Taylor Hawkins, długoletnie perkusista Foo Fighters nie żyje. Słynny muzyk zmarł w Bogocie w nieujawnionych dotąd okolicznościach. O jego śmieci poinformowali koledzy z zespołu na mediach społecznościowych.
W sobotę 26 marca na mediach społecznościowych zespołu ukazała się informacja o śmierci Taylora Hawkinsa z Foo Fighters. Wiadomość zamieszczono na oficjalnym profilu zespołu.
Taylor Hawkins nie żyje
Perkusista zmarł w wieku 50 lat. Jak dotąd nie podano przyczyny zgonu.
Rodzina Foo Fighters jest zdruzgotana tragiczną i przedwczesną stratą naszego ukochanego Taylora Hawkinsa
– czytamy we wpisie.
Jego muzyczna dusza i zaraźliwy śmiech będą z nami żyły na zawsze.
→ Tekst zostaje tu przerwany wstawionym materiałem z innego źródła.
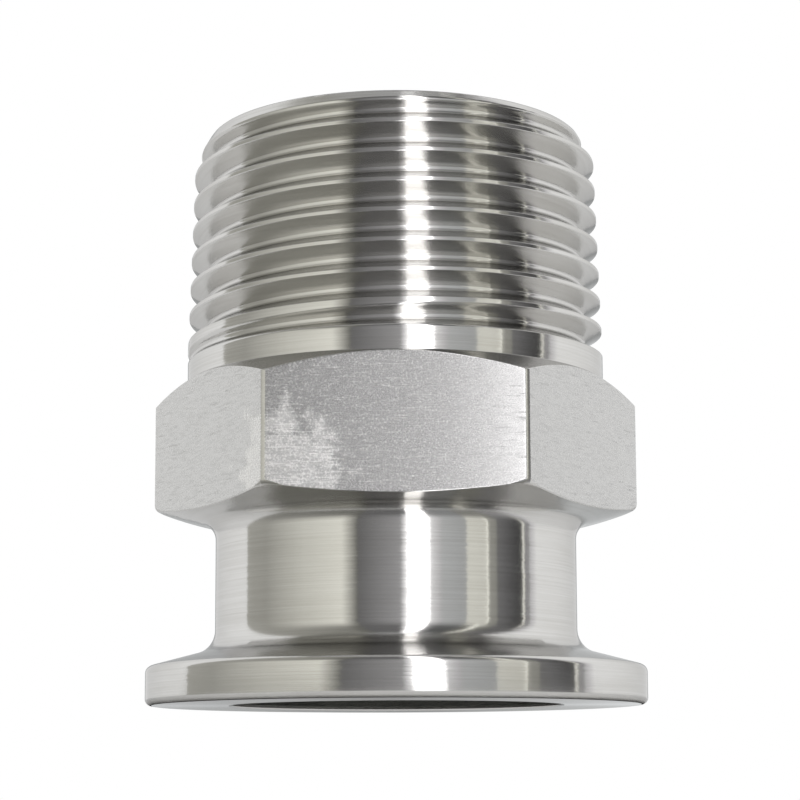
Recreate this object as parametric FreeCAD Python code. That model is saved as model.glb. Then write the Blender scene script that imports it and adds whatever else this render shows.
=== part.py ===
import FreeCAD, Part
import math
import os

# Vacuum flange adapter, turned from one stainless bar. A small clamp flange is at the foot, a neck and
# a hexagon stand on it, and an outside taper pipe thread is at the top.
# Millimetres and degrees. The origin is the centre of the sealing face, and +Z runs up through the thread.
# Azimuth is 0 at -Y and grows towards +X, which is anticlockwise seen from above.

# Flange
FLANGE_DIAMETER = 40.0
RIM_HEIGHT = 3.0
RIM_LOWER_ROUND = 0.5
RIM_UPPER_ROUND = 0.6
BACK_TAPER = 15.0

# Recess for the centring ring, and the bore above it
RECESS_DIAMETER = 26.2
RECESS_DEPTH = 3.0
RECESS_MOUTH_CHAMFER = 0.3
BORE_DIAMETER = 24.0
BORE_END_CHAMFER = 0.5

# Neck
NECK_DIAMETER = 29.0
NECK_LOWER_FILLET = 2.0
NECK_UPPER_FILLET = 1.5

# Hexagon, milled on a turned band whose underside and top are cones
ACROSS_FLATS = 34.0
BAND_DIAMETER = 39.0
BAND_LOWER_EDGE = 15.7
BAND_LOWER_ROUND = 0.6
BAND_LENGTH = 8.5
UNDERSIDE_ANGLE = 15.0
TOP_ANGLE = 30.0

# Plain collar between the hexagon and the thread, and the height of the free end
COLLAR_DIAMETER = 33.7
OVERALL_HEIGHT = 46.0
END_DIAMETER = 30.4
LEAD_IN_ANGLE = 30.0

# Taper pipe thread of one inch: 11 turns to the inch, 1 in 16 on the diameter, 55 degrees between flanks.
# Crests are narrow turned flats, and roots are wider ones. The groove's root line is given, not the crest.
PITCH = 25.4 / 11
TAPER = 1 / 16
GAUGE_DIAMETER = 33.249
GAUGE_LENGTH = 10.39
HALF_FLANK_ANGLE = 27.5
CREST_PER_PITCH = 0.13
ROOT_PER_PITCH = 0.2
FULL_THREAD_LENGTH = 17.24
FULL_THREAD_AZIMUTH = 60.0
RUN_OUT_TURN = 200.0

# How the groove's cutter is made: what it stands proud of the crests, and its lines' steps round the axis
CUTTER_PROUD = 0.2
SPAN_TURN = 120.0
STEPS_PER_SPAN = 12

flange_radius = FLANGE_DIAMETER / 2
recess_radius = RECESS_DIAMETER / 2
bore_radius = BORE_DIAMETER / 2
neck_radius = NECK_DIAMETER / 2
band_radius = BAND_DIAMETER / 2
band_upper_edge = BAND_LOWER_EDGE + BAND_LENGTH
collar_radius = COLLAR_DIAMETER / 2
end_radius = END_DIAMETER / 2
gauge_radius = GAUGE_DIAMETER / 2
gauge_height = OVERALL_HEIGHT - GAUGE_LENGTH
radius_per_height = TAPER / 2


def slope(angle):
    return math.tan(math.radians(angle))


def crest_radius(z):
    """The thread's crest radius at a height. It is the gauge radius at the gauge plane and less above it."""
    return gauge_radius + (gauge_height - z) * radius_per_height


# The groove's section: its depth, and half its width at the root
thread_depth = PITCH * (1 - CREST_PER_PITCH - ROOT_PER_PITCH) / 2 / slope(HALF_FLANK_ANGLE)
half_root = PITCH * ROOT_PER_PITCH / 2


def outline(corners):
    """Closed outline from corners (radius, height, rounding), with a tangent arc at each rounded corner."""
    points = [FreeCAD.Vector(radius, 0, height) for radius, height, _ in corners]
    edges = []
    spans = []
    for i, (_, _, rounding) in enumerate(corners):
        here = points[i]
        if rounding == 0:
            spans.append((here, here))
            continue
        back = (points[i - 1] - here).normalize()
        ahead = (points[(i + 1) % len(points)] - here).normalize()
        half = back.getAngle(ahead) / 2
        start = here + back * (rounding / math.tan(half))
        end = here + ahead * (rounding / math.tan(half))
        middle = here + (back + ahead).normalize() * (rounding / math.sin(half) - rounding)
        edges.append(Part.Arc(start, middle, end).toShape())
        spans.append((start, end))
    for i, (_, leaving) in enumerate(spans):
        arriving = spans[(i + 1) % len(spans)][0]
        edges.append(Part.LineSegment(leaving, arriving).toShape())
    return Part.Wire(Part.__sortEdges__(edges))


def turned_blank():
    """The turned form with its bore, before the hexagon is milled and the thread is cut."""
    taper_foot = RIM_HEIGHT + (flange_radius - neck_radius) * slope(BACK_TAPER)
    underside_foot = BAND_LOWER_EDGE - (band_radius - neck_radius) * slope(UNDERSIDE_ANGLE)
    collar_foot = band_upper_edge + (band_radius - collar_radius) * slope(TOP_ANGLE)
    collar_top = gauge_height - (collar_radius - gauge_radius) / radius_per_height
    lead_in_drop = crest_radius(OVERALL_HEIGHT) - end_radius
    lead_in_foot = OVERALL_HEIGHT - lead_in_drop / (slope(LEAD_IN_ANGLE) - radius_per_height)
    corners = [
        (recess_radius + RECESS_MOUTH_CHAMFER, 0, 0),
        (flange_radius, 0, RIM_LOWER_ROUND),
        (flange_radius, RIM_HEIGHT, RIM_UPPER_ROUND),
        (neck_radius, taper_foot, NECK_LOWER_FILLET),
        (neck_radius, underside_foot, NECK_UPPER_FILLET),
        (band_radius, BAND_LOWER_EDGE, BAND_LOWER_ROUND),
        (band_radius, band_upper_edge, 0),
        (collar_radius, collar_foot, 0),
        (collar_radius, collar_top, 0),
        (crest_radius(lead_in_foot), lead_in_foot, 0),
        (end_radius, OVERALL_HEIGHT, 0),
        (bore_radius + BORE_END_CHAMFER, OVERALL_HEIGHT, 0),
        (bore_radius, OVERALL_HEIGHT - BORE_END_CHAMFER, 0),
        (bore_radius, RECESS_DEPTH, 0),
        (recess_radius, RECESS_DEPTH, 0),
        (recess_radius, RECESS_MOUTH_CHAMFER, 0),
    ]
    section = Part.Face(outline(corners))
    return section.revolve(FreeCAD.Vector(0, 0, 0), FreeCAD.Vector(0, 0, 1), 360)


def milled_away():
    """What the mill takes off the band: a ring with a hexagonal hole, one flat of which faces -Y."""
    foot = (RIM_HEIGHT + BAND_LOWER_EDGE) / 2
    top = band_upper_edge + (band_radius - collar_radius)
    corner_radius = ACROSS_FLATS / 2 / math.cos(math.radians(30))
    corners = []
    for k in range(7):
        angle = math.radians(60 * k)
        corners.append(FreeCAD.Vector(corner_radius * math.cos(angle), corner_radius * math.sin(angle), foot))
    hexagon = Part.Face(Part.makePolygon(corners)).extrude(FreeCAD.Vector(0, 0, top - foot))
    ring = Part.makeCylinder(2 * band_radius, top - foot, FreeCAD.Vector(0, 0, foot))
    return ring.cut(hexagon)


def groove_point(azimuth, out, up):
    """A point beside the groove's root line: out from the root, and up from the line.

    The root follows the taper, and over the last turn of the groove it is drawn out of the metal evenly.
    """
    past_full = azimuth - FULL_THREAD_AZIMUTH
    z = OVERALL_HEIGHT - FULL_THREAD_LENGTH + PITCH * past_full / 360
    drawn_out = max(0, -past_full) / RUN_OUT_TURN * (thread_depth + CUTTER_PROUD)
    radius = crest_radius(z) - thread_depth + drawn_out + out
    angle = math.radians(azimuth - 90)
    return FreeCAD.Vector(radius * math.cos(angle), radius * math.sin(angle), z + up)


def thread_groove():
    """The helical cutter of the groove, from past the free end down to where it has left the metal."""
    out = thread_depth + CUTTER_PROUD
    half_mouth = half_root + out * slope(HALF_FLANK_ANGLE)
    section = [(out, half_mouth), (0, half_root), (0, -half_root), (out, -half_mouth)]
    first = FULL_THREAD_AZIMUTH - RUN_OUT_TURN
    last = FULL_THREAD_AZIMUTH + 360 * (FULL_THREAD_LENGTH / PITCH + 1)
    run_out_spans = math.ceil(RUN_OUT_TURN / SPAN_TURN)
    full_spans = math.ceil((last - FULL_THREAD_AZIMUTH) / SPAN_TURN)
    marks = [first + RUN_OUT_TURN * i / run_out_spans for i in range(run_out_spans)]
    marks += [FULL_THREAD_AZIMUTH + (last - FULL_THREAD_AZIMUTH) * i / full_spans for i in range(full_spans + 1)]
    faces = []
    for start, end in zip(marks, marks[1:]):
        lines = []
        for out_from_root, up in section:
            azimuths = [start + (end - start) * i / STEPS_PER_SPAN for i in range(STEPS_PER_SPAN + 1)]
            line = Part.BSplineCurve()
            line.interpolate([groove_point(azimuth, out_from_root, up) for azimuth in azimuths])
            lines.append(line.toShape())
        for line, next_line in zip(lines, lines[1:] + lines[:1]):
            faces.append(Part.makeRuledSurface(line, next_line))
    for azimuth in (first, last):
        rim = [groove_point(azimuth, out_from_root, up) for out_from_root, up in section]
        faces.append(Part.Face(Part.makePolygon(rim + rim[:1])))
    shell = Part.makeShell(faces)
    shell.sewShape()
    cutter = Part.makeSolid(shell)
    if cutter.Volume < 0:
        cutter.reverse()
    return cutter


def adapter_body():
    milled = turned_blank().cut(milled_away())
    return milled.cut(thread_groove()).Solids[0]


os.makedirs("parts", exist_ok=True)
adapter_body().exportStep("parts/adapter_body.step")
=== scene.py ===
import math

import bpy
import numpy as np
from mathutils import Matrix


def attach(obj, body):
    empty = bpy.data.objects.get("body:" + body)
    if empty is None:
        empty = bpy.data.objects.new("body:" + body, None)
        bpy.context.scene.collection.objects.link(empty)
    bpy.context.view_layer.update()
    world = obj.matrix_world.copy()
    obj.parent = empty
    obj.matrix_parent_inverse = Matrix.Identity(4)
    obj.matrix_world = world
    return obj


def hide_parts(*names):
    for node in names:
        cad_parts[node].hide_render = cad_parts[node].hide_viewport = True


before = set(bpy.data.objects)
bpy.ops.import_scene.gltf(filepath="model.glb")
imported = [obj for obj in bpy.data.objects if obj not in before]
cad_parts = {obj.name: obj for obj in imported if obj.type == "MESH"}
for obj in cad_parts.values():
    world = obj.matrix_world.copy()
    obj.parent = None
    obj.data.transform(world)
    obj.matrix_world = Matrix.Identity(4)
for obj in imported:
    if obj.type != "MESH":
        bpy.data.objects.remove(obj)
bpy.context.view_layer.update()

# The adapter's sizes, in millimetres and degrees as in the part's source.
# Azimuth is 0 at -Y and grows towards +X.
FLANGE_RADIUS = 20.0
RIM_HEIGHT = 3.0
RIM_LOWER_ROUND = 0.5
RIM_UPPER_ROUND = 0.6
BACK_TAPER = 15.0
RECESS_RADIUS = 13.1
RECESS_DEPTH = 3.0
RECESS_MOUTH_CHAMFER = 0.3
BORE_RADIUS = 12.0
BORE_END_CHAMFER = 0.5
NECK_RADIUS = 14.5
NECK_LOWER_FILLET = 2.0
NECK_UPPER_FILLET = 1.5
ACROSS_FLATS = 34.0
BAND_RADIUS = 19.5
BAND_LOWER_EDGE = 15.7
BAND_UPPER_EDGE = 24.2
BAND_LOWER_ROUND = 0.6
UNDERSIDE_ANGLE = 15.0
TOP_ANGLE = 30.0
COLLAR_RADIUS = 16.85
OVERALL_HEIGHT = 46.0
END_RADIUS = 15.2
LEAD_IN_ANGLE = 30.0
PITCH = 25.4 / 11
RADIUS_PER_HEIGHT = 1 / 32
GAUGE_RADIUS = 33.249 / 2
GAUGE_HEIGHT = OVERALL_HEIGHT - 10.39
HALF_FLANK_ANGLE = 27.5
CREST_HALF = 0.065 * PITCH
ROOT_HALF = 0.1 * PITCH
FULL_THREAD_LENGTH = 17.24
FULL_THREAD_AZIMUTH = 60.0
RUN_OUT_TURN = 200.0
CUTTER_PROUD = 0.2

# What the part's source doesn't have, in millimetres: the crown of each flat from its middle to its ends,
# and slightly broken edges
FLAT_CROWN = 0.08
CREST_ROUNDING = 0.03
ROOT_ROUNDING = 0.3
LEAD_IN_ROUNDING = 0.1
STRIP_ROUNDING = 0.05
FLAT_LOWER_ROUND = 0.12
FLAT_UPPER_ROUND = 0.15
BORE_EDGE_ROUND = 0.1
CHAMFER_EDGE_ROUND = 0.05
END_EDGE_DROP = 0.06
END_EDGE_INSET = 0.07

# The mesh: columns round the axis, closer together at the hexagon's corners, then the last ring's height on
# the collar, and the thread's rows, as fractions of the pitch from a crest's middle on
COLUMNS = 264
CORNER_OFFSETS = (0.42, 0.62, 0.8, 1.1, 1.6)
CORNER_MARGIN = 0.4
FIRST_AZIMUTH = FULL_THREAD_AZIMUTH - RUN_OUT_TURN
COLLAR_RING_HEIGHT = 0.5
HALF_PITCH_ROWS = (0, 0.035, 0.05, 0.065, 0.08, 0.1, 0.17, 0.24, 0.31, 0.365, 0.385, 0.405, 0.425, 0.46)
ROW_MARGIN = 0.005
MM = 0.001

# Which faces take the ground finish, and the bored finish with painted shade, in millimetres: heights between
# which all flats lie, and how near to a flat, or how far past the recess, a face may be
FLATS_LOWEST = BAND_LOWER_EDGE - 1
FLATS_HIGHEST = BAND_UPPER_EDGE + 2
FINISH_TOLERANCE = 0.02

# The fine relief of the finishes, and the pale patch on the front flat with its middle, where it is full,
# where it has ended and how ragged it is, all in metres
RELIEF_DEPTH = 0.00002
PATCH_CENTRE = (-0.0085, -0.017, 0.0165)
PATCH_FULL = 0.0086
PATCH_END = 0.0103
PATCH_RAGGEDNESS = 0.01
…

Naszymi sercami wybiegamy do jego żony, dzieci i rodziny oraz prosimy o potraktowanie ich prywatności z największym szacunkiem w tym niewyobrażalnie trudnym czasie
– dodano.
Zespół Foo Fighters obecnie jest w trakcie trasy po Ameryce Południowej. Zespół szykował się do występu na Estereo Picnic Festival w Bogocie w Kolumbii. Ostatnim koncertem słynnego perkusisty był występ w ramach Lollapalooza Argentina 20 marca.
Taylor Hawkins dołączył do Foo Fighters krótko po ukończeniu płyty „The Colour and the Shape” z 1997 roku. Zastąpił Williama Goldsmitha, który rzekomo pokłócił się z założycielem Foo Fighters, Dave’em Grohlem.